Robocalls are hardly ever welcome, but to receive 153 from a single company would try the patience of a saint. Time Warner Cable has now been ordered to pay damages to Araceli King for continually calling her despite her telling them to stop, writes Jonathan Stempel for Reuters.

Attempt to stop automated calls had no effect

King, an insurance claims specialist from Irving, Texas, asked Time Warner Cable to desist from making the calls, which were actually meant for somebody else. She continued to receive messages meant for Luiz Perez, who previously held her cellphone number, despite a 7-minute phone call with a company representative in which she explained who she was.

King accused the company of harassment as a result of the continued calls, which were made by an “interactive voice response” system. The system is intended to remind customers to pay their bills.

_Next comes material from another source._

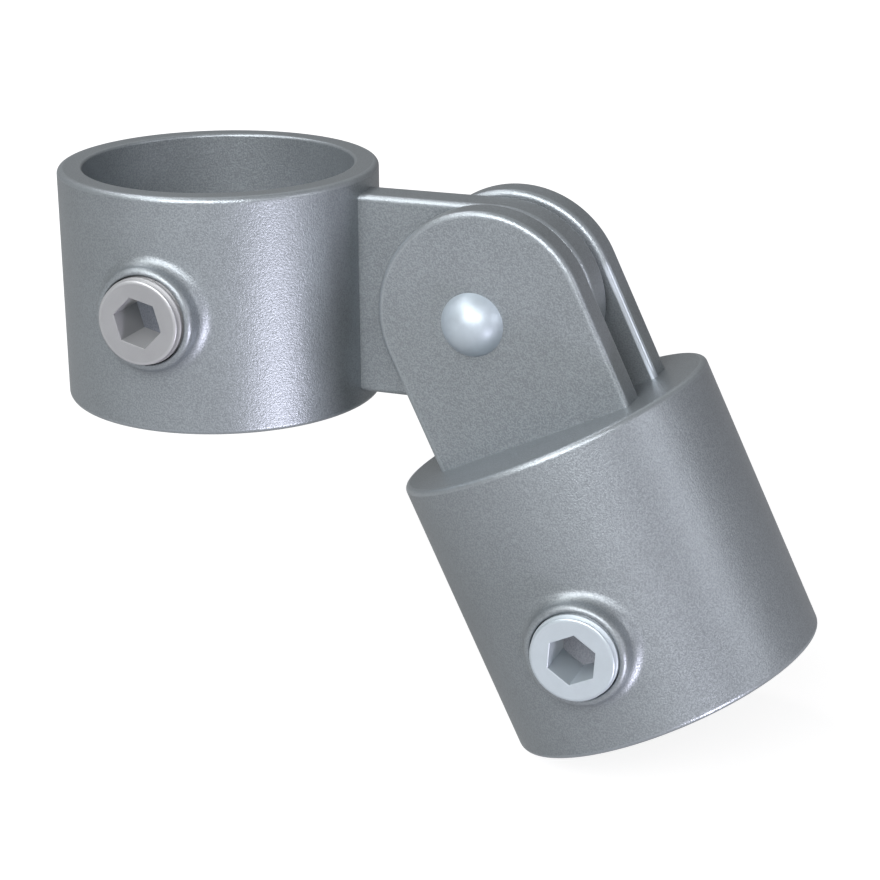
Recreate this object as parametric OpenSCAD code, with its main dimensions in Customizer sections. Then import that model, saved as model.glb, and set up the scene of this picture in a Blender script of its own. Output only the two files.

Time Warner Cable told the court that it was not liable because it believed it was making contact with Perez, who had agreed to receive the calls. However U.S. District Judge Alvin Hellerstein awarded triple damages of $1,500 per call for willfully violating the law, and claimed that “a responsible business” would have done more to track Perez down and end the calls to King.

Time Warner Cable to pay triple damages

He also expressed his amazement at the fact that 74 of the 153 calls were made after King filed the lawsuit in March 2014. Time Warner Cable maintains that it had no idea that King objected to the calls, a claim that Judge Hellerstein called “incredible.”

“Defendant harassed plaintiff with robo-calls until she had to resort to a lawsuit to make the calls stop, and even then TWC could not be bothered to update the information in its IVR system,” wrote Hellerstein.

He called the final 74 calls “particularly egregious violations of the TCPA” which show that Time Warner Cable “simply did not take this lawsuit seriously.”

King’s lawyer Sergei Lemberg claimed that automated calls mean that companies “benefit from efficiency, but there is a cost when they make people’s lives miserable. This was one such case.”

According to Time Warner Cable spokeswoman Susan Leepson, the company is reviewing the decision.